It’s not just the adults who are concerned about the fiscal health of Philadelphia’s public schools.
The very youngsters who rely on the city’s school district for an education are worried about the state of the system as well.
State Rep. Pam DeLissio invited some of those concerned students to speak alongside her during a sidewalk address on Thursday evening outside of Cook-Wissahickon Elementary School in Roxborough.
The “Rally for School Funding,” as it was dubbed, was designed to raise awareness of the budgetary problems faced by the largest school district in Pennsylvania.
“What we need is a commitment from the commonwealth that education is a priority,” DeLissio said during the event.
A tax up in smoke
Alluding to the failed cigarette tax proposal that would have added $2 onto a pack of smokes purchased within the city limits, DeLissio spoke about how “politics … got in the way of good policy.”
Earlier in the summer, it looked as though the cigarette tax would pass the legislature, but things went sour after some lawmakers took issue with amendments that were tacked onto the bill.
While DeLissio took the time to say her piece, the legislator didn’t hog the microphone, instead allowing students themselves to speak about the dire financial predicament in which the school district finds itself.
Students speaking up
“We ask the school district: Please do not cut music,” Zoe Magee, a fifth grader at Cook Wissahickon.
“I hope that Harrisburg will find a way to increasing funding for Philadelphia schools,” added rising freshman Jessica Craighead, a former student of Green Woods Charter School.

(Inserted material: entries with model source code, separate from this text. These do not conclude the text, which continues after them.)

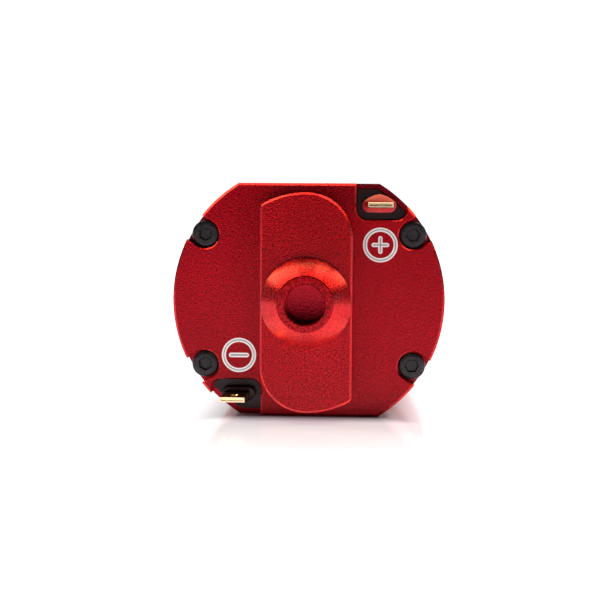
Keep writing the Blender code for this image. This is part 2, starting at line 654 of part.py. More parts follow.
# ---------------------------------------------------------------- stator
def make_stator_base():
    """A bulkhead with the bearing tube on its front and a rim that carries the power board."""
    outer, rim_inner, foot = REAR_BORE - 2 * FIT, 10.3, 5.0
    seat_end = REAR_BEARING["rear"] - REAR_BEARING["width"] - FIT
    seat = REAR_BEARING["outer"] + FIT
    shoulder = STACK_REAR + LINER + 2 * FIT
    profile = [(outer, POWER_FRONT - FIT), (outer, BASE_FRONT), (foot, BASE_FRONT),
               (foot, shoulder), (TUBE_RADIUS, shoulder), (TUBE_RADIUS, TUBE_FRONT),
               (TUBE_BORE, TUBE_FRONT), (TUBE_BORE, seat_end), (seat, seat_end), (seat, BASE_REAR),
               (rim_inner, BASE_REAR), (rim_inner, POWER_FRONT - FIT)]
    base = turned("stator_base", profile, FINE, "aluminium")
    holes = [turn([(LEAD_CIRCLE, 0)], angle)[0] for angle in LEAD_ANGLES]
    combine(base, rods("lead_holes", holes, LEAD_RADIUS + 0.45, BASE_FRONT - BEYOND,
                       BASE_REAR + BEYOND, COARSE))


def make_stator():
    bore = circle((0, 0), TUBE_RADIUS + FIT, MEDIUM)
    star = stator_outline(TOOTH_HALF, STATOR_RADIUS, TIP_DEPTH)
    prism("stator_core", [star, bore], STACK_FRONT, STACK_REAR, "electrical_steel")
    star = stator_outline(TOOTH_HALF + 0.1, STATOR_RADIUS - 0.1, TIP_DEPTH)
    prism("end_insulator_rear", [star, bore], STACK_REAR + FIT, STACK_REAR + LINER,
          "end_insulator")
    prism("end_insulator_front", [star, bore], STACK_FRONT - LINER, STACK_FRONT - FIT,
          "end_insulator")


def rounded_rectangle(half_x, half_y, corner, steps):
    points = []
    for quarter, (sx, sy) in enumerate(((1, 1), (-1, 1), (-1, -1), (1, -1))):
        centre = (sx * (half_x - corner), sy * (half_y - corner))
        points += arc(centre, corner, 90 * quarter, 90 * quarter + 90, steps)
    return points


def make_coils():
    """One winding round each tooth."""
    half_x = TOOTH_HALF + 0.17
    half_y = (STACK_REAR - STACK_FRONT) / 2 + LINER + 2 * FIT
    inner = rounded_rectangle(half_x, half_y, 0.2, 1)
    outer = rounded_rectangle(half_x + COIL_SIDE, half_y + COIL_HEAD, 1.0, 3)
    reach = (COIL_OUTER - COIL_INNER) / 2
    for number in range(SLOTS):
        angle = number * 360 / SLOTS
        coil = prism(f"coil_{number + 1}", [outer, inner], -reach, reach, "enamelled_copper")
        middle = turn([(COIL_INNER + reach, 0)], angle)[0]
        coil.location = (*middle, (STACK_REAR + STACK_FRONT) / 2)
        coil.rotation_euler = (math.radians(90), 0, math.radians(90 + angle))


# ---------------------------------------------------------------- rotor
def make_shaft():
    groove_rear, groove_front, groove_radius = SHAFT_GROOVE
    profile = [(0, SHAFT_REAR), (SHAFT_RADIUS - SHAFT_END, SHAFT_REAR),
               (SHAFT_RADIUS, SHAFT_REAR - SHAFT_END), (SHAFT_RADIUS, groove_rear),
               (groove_radius, groove_rear), (groove_radius, groove_front),
               (SHAFT_RADIUS, groove_front), (SHAFT_RADIUS, SHAFT_TIP + SHAFT_END),
               (SHAFT_RADIUS - SHAFT_END, SHAFT_TIP), (0, SHAFT_TIP)]
    shaft = turned("shaft", profile, MEDIUM, "hardened_steel", ROTOR, closed=False)
    high = PINION_REAR - FIT
    flat = block("shaft_flat", (SHAFT_FLAT, -3, SHAFT_TIP - BEYOND), (3, 3, high))
    combine(shaft, flat)
    clip = ring_sector(1.3, 2.7, 35, 325, 14)
    prism("shaft_clip", [clip], 14.55, 14.93, "plated_steel", ROTOR)


def make_bell():
    """The flux ring, its magnets and the hub that fixes them to the shaft."""
    tube("flux_ring", BELL_BORE, BELL_RADIUS, BELL_FRONT, BELL_REAR, FINE, "plated_steel", ROTOR)
    for number in range(POLES):
        middle = number * 360 / POLES
        sector = ring_sector(MAGNET_INNER, MAGNET_OUTER, middle - MAGNET_SPAN / 2,
                             middle + MAGNET_SPAN / 2, 8)
        prism(f"magnet_{number + 1}", [sector], MAGNET_FRONT, MAGNET_REAR, "magnet_plating", ROTOR)

    bore = SHAFT_RADIUS + FIT
    spigot_rear, plate_rear = BELL_FRONT + 1.2, BELL_FRONT - FIT
    nose = (2.3, FRONT_BEARING["rear"] + FIT)
    profile = [(BELL_BORE - FIT, spigot_rear), (BELL_BORE - FIT, plate_rear),
               (BELL_RADIUS, plate_rear), (BELL_RADIUS, HUB_FRONT), (4.0, HUB_FRONT),
               (4.0, COLLAR_FRONT), (nose[0], COLLAR_FRONT), nose, (bore, nose[1]),
               (bore, plate_rear), (8.6, plate_rear), (8.6, spigot_rear)]
    hub = turned("rotor_hub", profile, FINE, "aluminium", ROTOR)
    station = (HUB_FRONT + COLLAR_FRONT) / 2
    combine(hub, radial_rod("hub_screw_hole", 90, 1.0, 5.0, station, 0.8 + FIT, COARSE))
    vents = [turn([(6.6, 0)], 30 + 60 * i)[0] for i in range(6)]
    combine(hub, rods("hub_vents", vents, 1.5, HUB_FRONT - BEYOND, BELL_FRONT + BEYOND, COARSE))
    screw = radial_rod("hub_set_screw", 90, SHAFT_RADIUS + FIT, 3.9, station, 0.8, COARSE,
                       "black_oxide_steel", ROTOR)
    combine(screw, radial_rod("hub_screw_socket", 90, 3.1, 4.5, station, 0.5, 6))


def make_pinion():
    teeth = prism("pinion", [gear_outline()], PINION_FRONT, TEETH_REAR, "hardened_steel", ROTOR)
    lead_in = 0.9
    trim = [(0, TEETH_REAR + BEYOND), (TOOTH_TIP + 0.2, TEETH_REAR + BEYOND),
            (TOOTH_TIP + 0.2, PINION_FRONT + lead_in), (TOOTH_TIP - 0.8, PINION_FRONT - 0.1),
            (0, PINION_FRONT - 0.1)]
    combine(teeth, turned("pinion_trim", trim, MEDIUM, closed=False), "INTERSECT")
    collar = [(0, PINION_REAR), (PINION_COLLAR - 0.2, PINION_REAR),
              (PINION_COLLAR, PINION_REAR - 0.2), (PINION_COLLAR, TEETH_REAR - 0.5),
              (0, TEETH_REAR - 0.5)]
    combine(teeth, turned("pinion_collar", collar, MEDIUM, closed=False), "UNION")
    combine(teeth, rods("pinion_bore", [(0, 0)], SHAFT_RADIUS + FIT, SHAFT_TIP,
                        PINION_REAR + BEYOND, MEDIUM))
    station = (PINION_REAR + TEETH_REAR) / 2
    combine(teeth, radial_rod("pinion_screw_hole", 0, 1.0, 5.0, station, 1.2 + FIT, COARSE))
    screw = radial_rod("pinion_set_screw", 0, SHAFT_FLAT + FIT, PINION_COLLAR - 0.1, station, 1.2,
                       COARSE, "black_oxide_steel", ROTOR)
    combine(screw, radial_rod("pinion_screw_socket", 0, 2.6, 4.5, station, 0.75, 6))


# ---------------------------------------------------------------- bearings
def make_bearing(name, size, cage_parent):
    """A deep-groove ball bearing: two rings with raceways, and the balls in their cage."""
    rear, front = size["rear"], size["rear"] - size["width"]
    middle = (rear + front) / 2
    ball, pitch, play = size["ball"], size["pitch"], FIT
    edge, side = 0.82 * ball, 0.45 * ball
    reach = math.sqrt(ball**2 - side**2)
    bore = SHAFT_RADIUS + FIT
    outer = [(size["outer"], rear), (size["outer"], front), (size["land_outer"], front),
             (size["land_outer"], middle - edge), (pitch + reach + play, middle - side),
             (pitch + ball + play, middle), (pitch + reach + play, middle + side),
             (size["land_outer"], middle + edge), (size["land_outer"], rear)]
    turned(f"{name}_outer_ring", outer, MEDIUM, "hardened_steel")
    inner = [(size["land_inner"], rear), (size["land_inner"], middle + edge),
             (pitch - reach - play, middle + side), (pitch - ball - play, middle),
             (pitch - reach - play, middle - side), (size["land_inner"], middle - edge),
             (size["land_inner"], front), (bore, front), (bore, rear)]
    turned(f"{name}_inner_ring", inner, MEDIUM, "hardened_steel", ROTOR)
    wall = 0.28 * ball
    cage = tube(f"{name}_balls", pitch - wall, pitch + wall, middle - wall, middle + wall, MEDIUM,
                "hardened_steel", cage_parent)
    work = bmesh.new()
    for i in range(size["balls"]):
        place = Matrix.Translation((*turn([(pitch, 0)], 360 * i / size["balls"])[0], middle))
        bmesh.ops.create_uvsphere(work, u_segments=8, v_segments=5, radius=ball, matrix=place)
    mesh = bpy.data.meshes.new(f"{name}_ball_set")
    work.to_mesh(mesh)
    work.free()
    combine(cage, add(mesh.name, mesh, None, cage_parent), "UNION")


def make_bearing_keepers():
    """The spring washer that loads the front bearing, its retaining ring and its dust shield."""
    front = FRONT_BEARING["rear"] - FRONT_BEARING["width"]
    washer = tube("preload_washer", 3.85, FRONT_BEARING["outer"] - FIT, -0.06, 0.06, FINE)
    graph = bpy.context.evaluated_depsgraph_get()
    mesh = bpy.data.meshes.new_from_object(washer.evaluated_get(graph))
    bpy.data.objects.remove(washer)
    waves, height = 3, 0.13
    for vertex in mesh.vertices:
        vertex.co.z += height * math.sin(waves * math.atan2(vertex.co.y, vertex.co.x))
    washer = add("preload_washer", mesh, "plated_steel", MOTOR)
    washer.location.z = (front + BEARING_SEAT_END) / 2

    gap, ear = 22, 12
    ring = arc((0, 0), FRONT_BEARING["outer"] + 0.4, gap, 360 - gap, 24)
    ring += arc((0, 0), 3.3, 360 - gap, 360 - gap - ear, 2)
    ring += arc((0, 0), 4.2, 360 - gap - ear, gap + ear, 20)
    ring += arc((0, 0), 3.3, gap + ear, gap, 2)
    prism("bearing_retaining_ring", [ring], -14.1, -13.5, "plated_steel")
    tube("bearing_shield", 2.72, FRONT_BEARING["land_outer"] - 0.03, front + 0.05, front + 0.2,
         MEDIUM, "plated_steel")


# ---------------------------------------------------------------- the motor
clear_scene()
PARTS = make_collection("brushless_motor")
TOOLS = make_collection("cutters")
MATERIALS = make_materials()
MOTOR = make_empty("MOTOR_FRAME")
MOTOR.rotation_euler = (math.radians(90), 0, 0)
MOTOR.scale = (0.001, 0.001, 0.001)
ROTOR = make_empty("ROTOR_FRAME", MOTOR)

make_housing()
make_rear_cap()
make_cap_screws()
make_terminals()
make_carrier()
make_boards()
make_components()
make_leads()
make_stator_base()
make_stator()
make_coils()
make_shaft()
make_bell()
make_pinion()
make_bearing("front_bearing", FRONT_BEARING, make_empty("FRONT_CAGE_FRAME", MOTOR))
make_bearing("rear_bearing", REAR_BEARING, make_empty("REAR_CAGE_FRAME", MOTOR))
make_bearing_keepers()
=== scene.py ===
"""Look of the sealed outrunner motor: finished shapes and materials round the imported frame.

Shapes are drawn in millimetres in the motor's own frame: x to the right and y up as seen from
behind, z (a station) along the shaft to the rear. In the world the rear cap faces -Y, +Z is up.
Each piece stands for one node of the frame and takes its place from that node's box.
"""
import json
from contextlib import contextmanager
from math import acos, asin, atan2, copysign, cos, degrees, hypot, pi, radians, sin, sqrt, tan

import bmesh
import bpy
from mathutils import Matrix, Vector


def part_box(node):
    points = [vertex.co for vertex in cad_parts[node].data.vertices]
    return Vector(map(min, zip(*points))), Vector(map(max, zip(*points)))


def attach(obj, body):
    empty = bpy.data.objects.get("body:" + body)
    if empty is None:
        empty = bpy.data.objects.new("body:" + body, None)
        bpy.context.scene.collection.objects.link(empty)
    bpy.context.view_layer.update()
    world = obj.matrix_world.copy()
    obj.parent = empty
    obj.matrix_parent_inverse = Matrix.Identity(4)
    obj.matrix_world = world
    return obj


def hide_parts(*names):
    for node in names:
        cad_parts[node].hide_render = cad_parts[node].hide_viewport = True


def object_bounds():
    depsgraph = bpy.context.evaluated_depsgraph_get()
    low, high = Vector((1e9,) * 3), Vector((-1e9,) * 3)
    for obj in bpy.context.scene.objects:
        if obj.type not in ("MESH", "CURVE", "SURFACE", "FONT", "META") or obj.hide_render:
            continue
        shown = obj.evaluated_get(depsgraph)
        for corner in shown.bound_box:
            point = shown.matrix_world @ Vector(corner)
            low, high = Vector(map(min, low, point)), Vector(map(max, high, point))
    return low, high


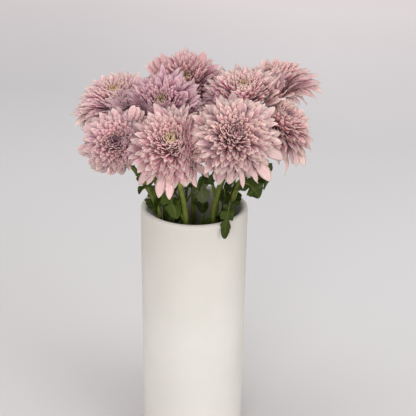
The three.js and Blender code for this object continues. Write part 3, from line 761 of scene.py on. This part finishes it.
def openness(flower):
    """How far the bloom opens each way round its axis: 1 where free, less where it must fold."""
    radial = ring_of_spokes(flower["e1"], flower["e2"], WAYS)
    length = np.full(WAYS, OUTER_LENGTH * flower["reach"])
    angle = np.full(WAYS, float(OUTER_ANGLE))
    for _ in range(FOLDINGS):
        lines = petal_lines(flower, radial, angle, OUTER_BEND, length, OUTER_SAG, OUTER_PLACES)
        angle[in_the_way(lines, flower) & (angle > OUTER_ANGLE * LEAST_FOLD)] -= FOLDED_BY
    near = np.stack([np.roll(angle / OUTER_ANGLE, step) for step in (-2, -1, 0, 1, 2)])
    return (near.min(0) + near.mean(0)) / 2


for name, flower in FLOWERS.items():
    flower["walls"] = walls_of(name)
    flower["e1"], flower["e2"] = side_frame(flower["axis"])
    others = np.vstack([f["line"][ROWS_IN_JAR:] for key, f in FLOWERS.items() if key != name])
    flower["near_stems"] = others[np.linalg.norm(others - flower["seat"], axis=1) < STEMS_WITHIN]
    flower["open"] = openness(flower)
    least, most = float(flower["open"].min()), float(flower["open"].max())
    print(name, "opens", round(least, 2), "to", round(most, 2))

# %% [markdown]
# ## Petals laid one by one
# Outer petals have a will of their own: they hang below the bloom, fold over a neighbour or curl into
# a loop. Each is given by where its tip lies, how broad it is and, where it turns back, by a place
# that it passes over. They take the place of the last petals of their bloom, and are the palest.
# Millimetres again, in the frame's own axes.

# %% Petals laid one by one
OWN_PETALS = {  # place of the tip, width and, for a petal that turns back, a place passed over
    "front_left": [
        ((8, -76, 422), 9), ((11, -80, 414), 9), ((12, -84, 405), 9), ((12, -87, 396), 9),
        ((10, -89, 385), 9), ((3, -91, 403), 8), ((2, -88, 414), 8), ((3, -92, 391), 8),
        ((-36, -93, 347), 10.5), ((-25, -95, 346), 10.5), ((2, -88, 357), 10), ((-4, -91, 363), 10),
        ((-56, -84, 357), 9.5), ((-48, -88, 359), 10), ((14, -84, 366), 11),
    ],
    "front_right": [
        ((48, -100, 361), 6), ((75, -92, 366), 12), ((20, -96, 368), 11), ((88, -82, 386), 12),
        ((62, -97, 367), 12), ((34, -101, 366), 12),
    ],
    "lower_left": [
        ((-50, -38, 415), 10), ((-86, -76, 374), 4.5, (-90, -82, 356)),
        ((-67, -64, 370), 5, (-63, -64, 360)), ((-57, -46, 427), 11), ((-52, -42, 422), 11),
        ((-61, -50, 430), 10), ((-88, -76, 365), 7), ((-100, -70, 368), 8),
    ],
    "lower_right": [
        ((93, -36, 379), 11), ((101, -34, 370), 11), ((109, -31, 376), 11), ((116, -27, 368), 11),
        ((124, -19, 374), 11), ((93, -34, 392), 10), ((102, -34, 387), 10), ((110, -30, 387), 10),
        ((95, -37, 349), 9), ((116, -30, 358), 10), ((124, -22, 372), 10), ((107, -36, 360), 10),
    ],
    "upper_right": [
        ((95, -16, 427), 12), ((87, -18, 436), 12), ((81, -12, 446), 11), ((88, -22, 428), 12),
    ],
    "top_back": [
        ((4, 38, 446), 8, (2, 44, 436)), ((-57, 50, 444), 10), ((-52, 52, 449), 10), ((-46, 54, 453), 10),
        ((-39, 56, 457), 10), ((-51, 44, 438), 10), ((10, 60, 459), 10),
    ],
    "middle": [
        ((-5, -50, 428), 9), ((2, -46, 432), 9), ((-12, -52, 425), 9), ((5, -40, 438), 9),
        ((1, -34, 444), 8), ((-62, -42, 424), 10), ((-8, -34, 440), 9), ((-53, -46, 418), 9),
        ((-47, -46, 421), 9), ((-59, -44, 422), 9),
    ],
    "upper_left": [
        ((-105, -14, 408), 9), ((-98, -16, 406), 9), ((-92, -18, 406), 9), ((-85, -18, 407), 9),
        ((-79, -18, 410), 9), ((-73, -16, 412), 9), ((-129, -4, 391), 10), ((-124, -4, 396), 10),
        ((-128, 0, 400), 10), ((-118, -10, 391), 10), ((-112, -14, 391), 10), ((-124, 4, 405), 10),
        ((-104, -16, 394), 10), ((-121, 10, 411), 9),
    ],
    "back_right": [
        ((143, 50, 415), 13), ((139, 56, 422), 13), ((136, 44, 409), 13), ((125, 40, 404), 13),
        ((130, 58, 430), 13), ((128, 40, 415), 13), ((118, 54, 435), 12), ((81, 30, 440), 10),
        ((91, 31, 435), 10), ((101, 35, 432), 11), ((112, 39, 428), 12), ((79, 24, 433), 11),
        ((87, 22, 427), 11), ((98, 24, 423), 12), ((108, 28, 419), 12), ((119, 33, 417), 12),
        ((86, 18, 419), 12), ((95, 18, 415), 12), ((106, 22, 412), 12), ((115, 28, 408), 12),
    ],
}

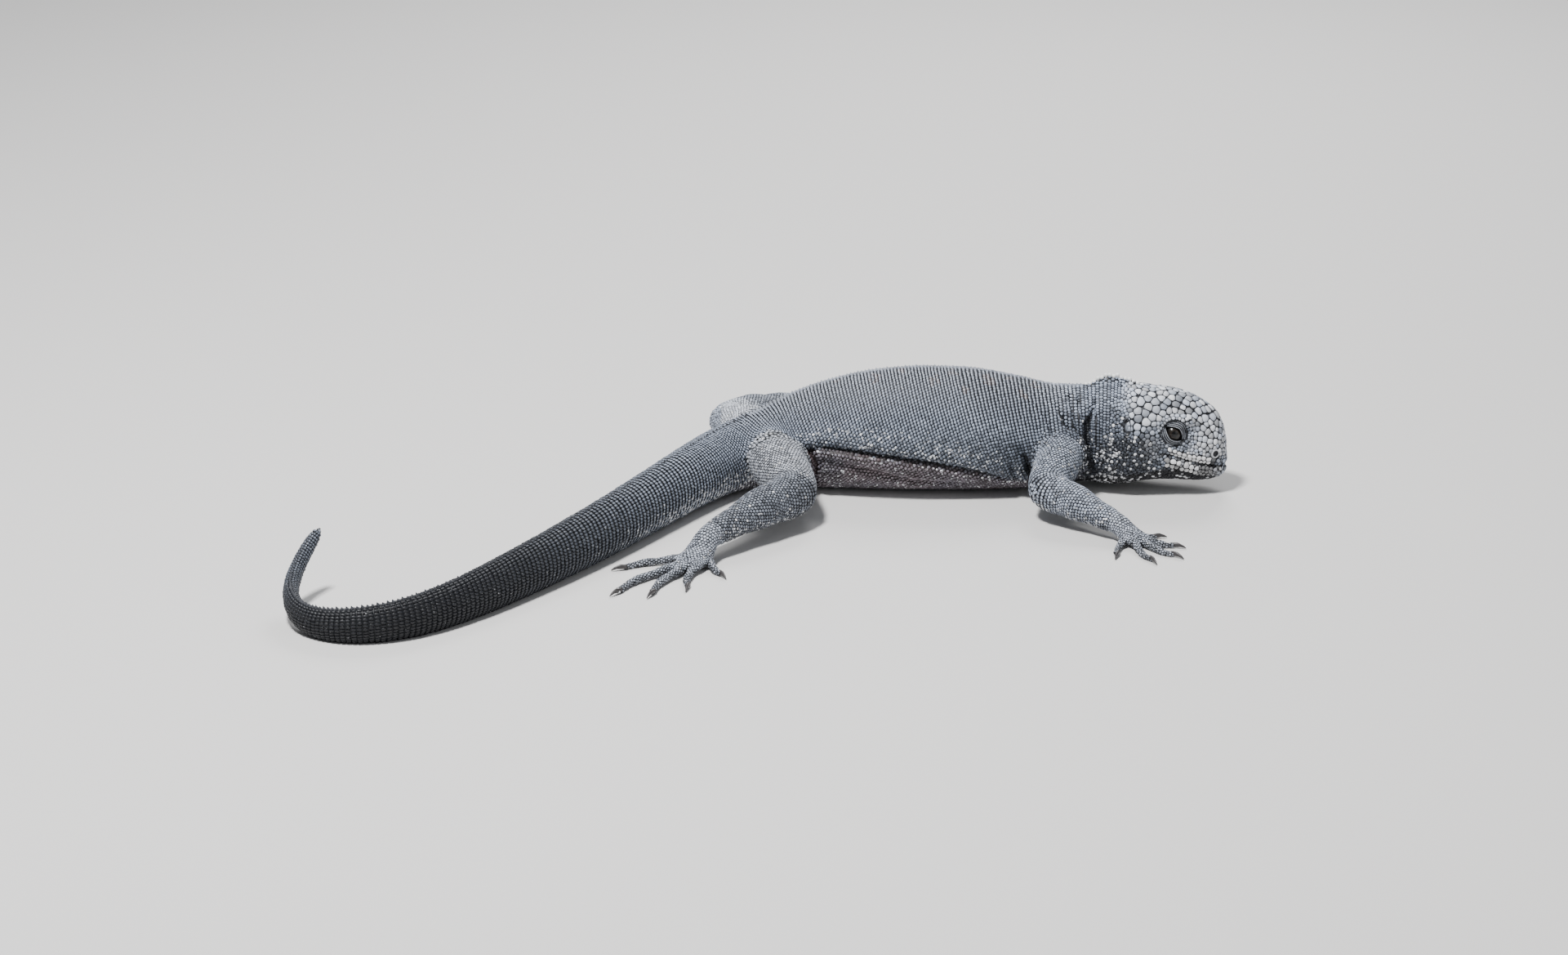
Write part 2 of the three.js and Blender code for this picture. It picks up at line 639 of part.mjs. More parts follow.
function limbNodes(limb) {
  const way = (from, to) => to.map((value, i) => value - from[i]);
  const { root, upper, bend, calf, lower, ankle } = limb;
  const boneIn = way(upper.at, bend.at);
  const boneOut = way(bend.at, calf.at);
  const length = (v) => Math.hypot(...v);
  const fold = boneIn.map((value, i) => value / length(boneIn) + boneOut[i] / length(boneOut));
  const ending = way(lower.at, ankle.at);
  const against = (v) => v.map((value) => -value);
  const shift = (point, direction, by) => point.map((value, i) => value + (direction[i] / length(direction)) * by);

  const joint = ball([bend.wide * 0.52, bend.wide * 0.52, bend.high * 0.5], bend.at, FACETS.joint);
  const past = { ...bend, at: shift(bend.at, boneIn, 2.5), wide: bend.wide * 0.8, high: bend.high * 0.8 };
  const before = { ...bend, at: shift(bend.at, boneOut, -2.5), wide: bend.wide * 0.8, high: bend.high * 0.8 };
  const beyond = { ...ankle, at: shift(ankle.at, ending, 2) };

  const first = tube([root, upper, bend, past], FACETS.bone)
    .add(joint)
    .intersect(halfSpace(shift(bend.at, fold, -CUT / 2), against(fold)))
    .subtract(BODY_ROOM);
  const second = tube([before, bend, calf, lower, ankle, beyond], FACETS.bone)
    .add(joint)
    .intersect(halfSpace(shift(bend.at, fold, CUT / 2), fold))
    .intersect(halfSpace(shift(ankle.at, ending, -CUT / 2), against(ending)));
  const soleEnd = onGround(ankle.at, limb.heading, limb.sole.length, 2.2);
  const soleMiddle = onGround(ankle.at, limb.heading, limb.sole.length * 0.5, 3.0);
  const soleStart = shift(ankle.at, ending, -3);
  const sole = tube(
    [
      { at: soleStart, wide: ankle.wide, high: ankle.high },
      { at: ankle.at, wide: ankle.wide, high: ankle.high },
      { at: soleMiddle, wide: limb.sole.wide * 0.82, high: limb.sole.high * 1.3 },
      { at: soleEnd, wide: limb.sole.wide * 0.9, high: limb.sole.high * 0.8 },
    ],
    FACETS.sole,
  );
  const third = joined([sole, ...limb.digits.map((plan) => digit(limb, plan))]).intersect(
    halfSpace(shift(ankle.at, ending, CUT / 2), ending),
  );
  return [first, second, third].map((piece) => largest(piece.subtract(BELOW_GROUND)));
}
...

Chelsey Deal, a senior at Saul Agricultural High School, a unique bastion of farming education in Upper Roxborough, spoke about the importance of school supplies, and how limited funding means limitations when it comes to what students can and can’t do inside the classroom.
Elijah Espinosa, an eighth grader at Cook Wissahickon, said that young students such as himself should not have to spend their summer break worrying about the state of the district’s finances, but that’s just what they find themselves doing.
Shyonna Williams, a 11th grader at Lankenau High School, said schools must have the essentials, such as books, gym equipment, full-time nurses, “and teachers that will stay.”
Williams asked for people to “hear our problems and make a change in our school district.”
A Saul High School senior named Rodger Selby, Jr., spoke about class size, noting that with an increased number of students comes less individualized attention.
It’s difficult for teachers to lead larger classes, Selby said, and students’ grades often suffer when they can’t get one-on-one instruction.
Selby also spoke about staff layoffs, noting that students like him who aim to go to college and need to speak to guidance counselors can’t get the help they need when their counselors are laid off due to budget cuts.
DeLissio praised the students for their courage in speaking out, saying that the young people “just blew me away.”
“This is great, telling it exactly like it is,” she said. “Maybe we need to repeat this performance at the capitol in Harrisburg.”
Support outside the city
The rally also included speeches by a city principal, a parent, a teacher from Saul and a 6-year-old named Emma Trostle, who said she wishes her school had a library.
“I’ve been nothing short of wowed and impressed by the ladies and gentlemen who spoke here this evening,” DeLissio said.
DeLissio stressed that school funding cries are not just limited to city Democrats; suburban Republicans in the legislature also see the importance of keeping public school adequately funded.
State Rep. Bill Adolph, a Republican from Delaware County, was invited to speak at the rally, but couldn’t make it due to a prior engagement, DeLissio said.
But, the DeLissio noted, Adolph wanted the crowd to know that there is bipartisan support for education funding in the General Assembly.